The family of William Corporon and his grandson, Reat Underwood, who were shot dead in Jewish facility shootings filed the case against Walmart in Johnson County District Court on Tuesday, according to Kansas City. Two similar suits were filed against Walmart employees in Republic, Missouri. According to the suits, the employees played a significant part in the killings by selling the shotguns recklessly to a straw purchaser.

"Gun dealers, including Walmart, owe a duty to use the highest standard of care to prevent the supply of firearms to those prohibited from possessing them," the plaintiffs said in their suits, Bearing Arms reports.

An earlier lawsuit was also filed by the family of Terri LaManno, the third victim in the Jewish facility shootings. The Hindu reported that LaManno's family sued Walmart, a gun store in Lebanon, Missouri called Friendly Firearms and the operators of the gun show in Springfield. F. Glenn Miller Jr., also known as Frazier Glenn Cross Jr., a southern Missouri neo-Nazi, and a white supremacist, attacked the victims on April 13, 2014 in an attempt to kill as many Jewish as possible. Since Cross was a convicted felon, he couldn't purchase guns so he instructed John Mark Reidle to buy the guns for him.

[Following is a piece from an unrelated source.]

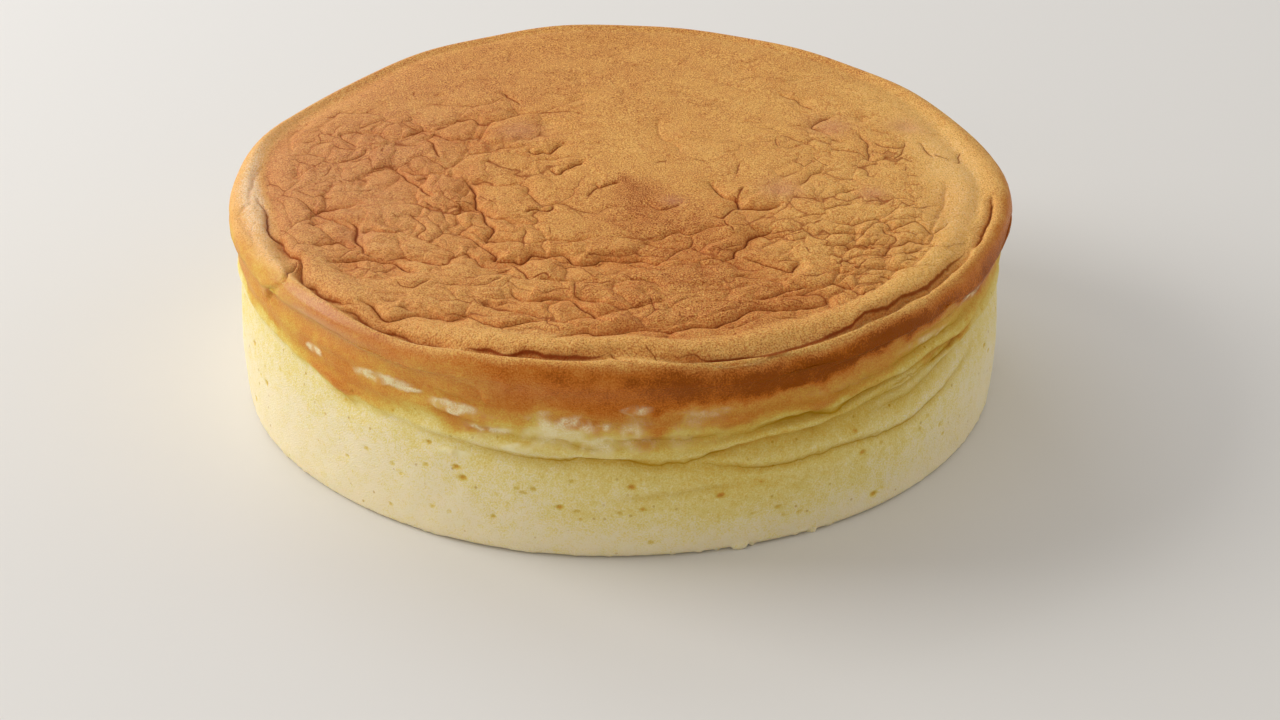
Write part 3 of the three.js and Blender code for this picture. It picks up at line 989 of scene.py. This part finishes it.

"Given the circumstances of the purchase, Wal-Mart should have taken affirmative steps to confirm that Miller was the actual purchaser and intended user of the Remington shotgun, and that the sale of the shotgun to Reidle, a straw buyer, was illegal," according to the suits.

Miller was convicted and sentenced to death over the Jewish facility shootings after a year. Reidle was charged last fall for claiming earlier that he purchased the firearms for himself. He was on a probation. Walmart reps expressed their condolences to the victim's families, but refused to comment on the lawsuit.